I pulled my hand from his. “You make light of it, but I meant it in earnest.”
“As did I.” His gaze captured mine, pinning me to the spot. “I don’t make promises I can’t keep, Quinn.” He caught my hand again, kissing it once more—as though to prove he could.
“Then keep it.”
Mav had risked his life to save mine when it would have been easier for him to let me perish.
My death would have freed him from the tether.
Still, he saved me. It came as no surprise.
Even after only six days of making his acquaintance, I knew he was the sort of man who would stand between peril and someone he cared for.
Did Mav care for me?
He was reckless, infuriating, and arrogant.
He also mattered to me more than I was prepared to allow.
Facing Mav across the narrow strip of ground between our bedrolls, I lay on my side. The fire had gentled to embers. Shadows stretched long and soft. Thistle slept, curled beneath her blanket. Vesper was a heap of fur beside Branrir’s boots, tail twitching with dreams.
Sleep eluded me.
Each time my eyes closed, the same unwelcome images flashed—the bandits, the blood, and Mav collapsing to the ground.
“You need rest,” he insisted.
I nestled my cheek against the blanket. “I am too anxious to sleep.”
A beat.
“I can help with that.”
My eyes narrowed. “Another ploy for seduction?”
He laughed—not the maddening one, but the low, rough, honest sound that warmed the tight places in my chest. “For once, that’s not what I meant.”
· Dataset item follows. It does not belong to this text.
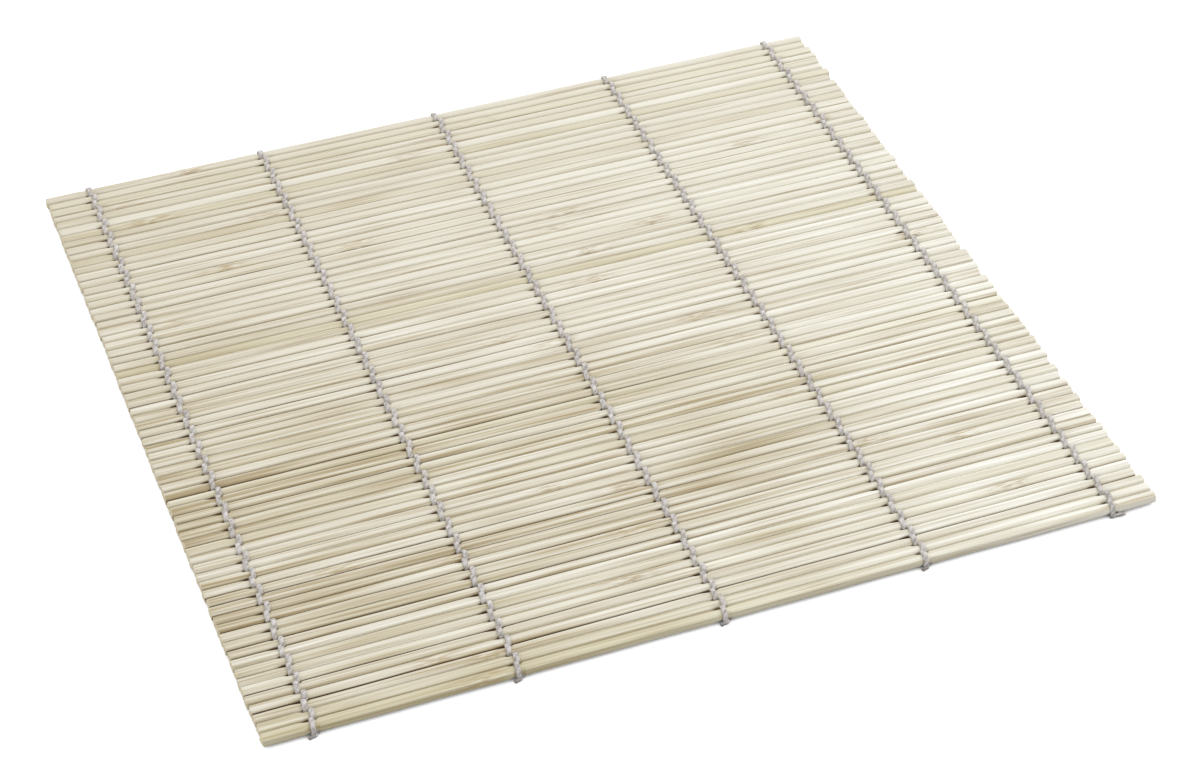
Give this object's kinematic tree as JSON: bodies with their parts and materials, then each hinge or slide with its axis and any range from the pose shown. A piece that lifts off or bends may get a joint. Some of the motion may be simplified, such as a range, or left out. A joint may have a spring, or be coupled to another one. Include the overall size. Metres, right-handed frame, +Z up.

Firelight lay bronze across his features, bandage tight about his ribs, the hard line of his jaw gentled by fatigue.
I closed my eyes, determined to rest. Perhaps if I lay still, my heart would learn the trick and follow.
Perhaps I could persuade it to quiet, to forget how it stuttered when his gaze found mine—and clenched when I feared it never would again.
A few heartbeats passed.
Warm fingers brushed my hairline. I startled at the touch.
“Is this all right?” he asked, hesistant.
I opened my eyes. He watched me, brow furrowed, concern flickering in his expression.
“Yes,” I whispered.
He said nothing more, only resumed the motion—stroking my hair in steady, deliberate passes.
Callused fingertips traced a quiet rhythm.
A hum sounded, soft and low, summoned from deep in his chest. The melody was half-remembered, but familiar.
Notes wrapped around me in a soothing embrace.
I let it carry me. Let his touch draw my breath into slower measure. Tension slipped from limb and thought.
Perhaps this is what safety feels like.